╭──
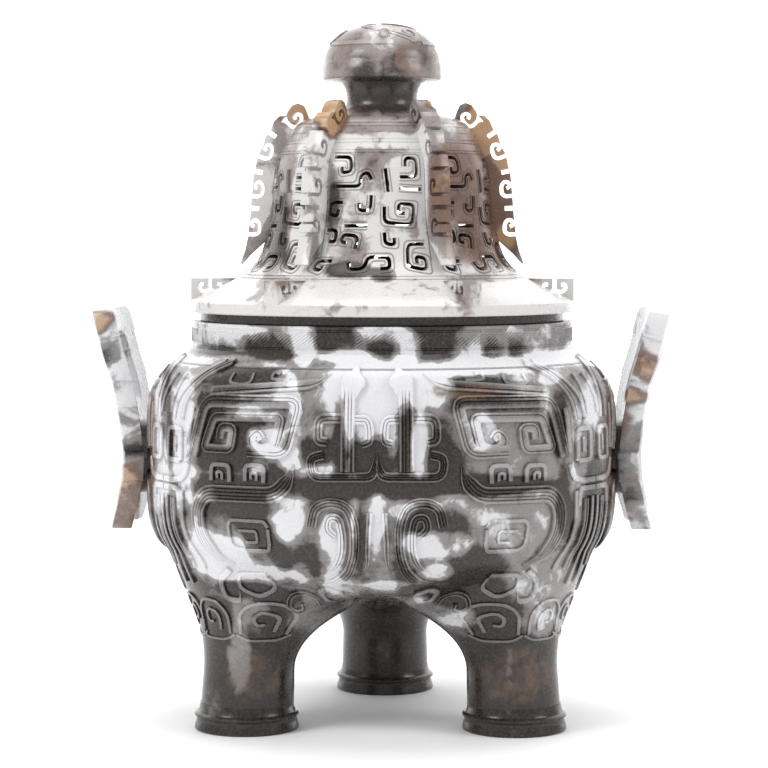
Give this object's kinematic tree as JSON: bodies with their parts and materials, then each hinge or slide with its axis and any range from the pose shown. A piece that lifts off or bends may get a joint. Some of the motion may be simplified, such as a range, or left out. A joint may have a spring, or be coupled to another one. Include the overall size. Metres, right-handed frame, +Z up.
{
  "type": "hardstone tripod ding with a pierced lid",
  "caption": "Three-legged carved hardstone ding: a hollow bowl with upright side handles and a loose pierced lid with fins and a knob.",
  "frame": {"origin": "on the plane the feet stand on, under the middle of the whole object's box", "axes": "+Z up, +X along the line through the two handles, -Y towards the front arch between two of the legs"},
  "size_m": [0.351, 0.2818, 0.42],
  "materials": {
    "vessel_stone": "polished",
    "lid_stone": "polished"
  },
  "bodies": {
    "root": {"vessel": "vessel_stone", "lid": "lid_stone"}
  },
  "joints": []
}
╰──
**What this task involves**. Some lines of the data may hold the word "frame". Say how many do, with nothing else.

**Result of this task**. 2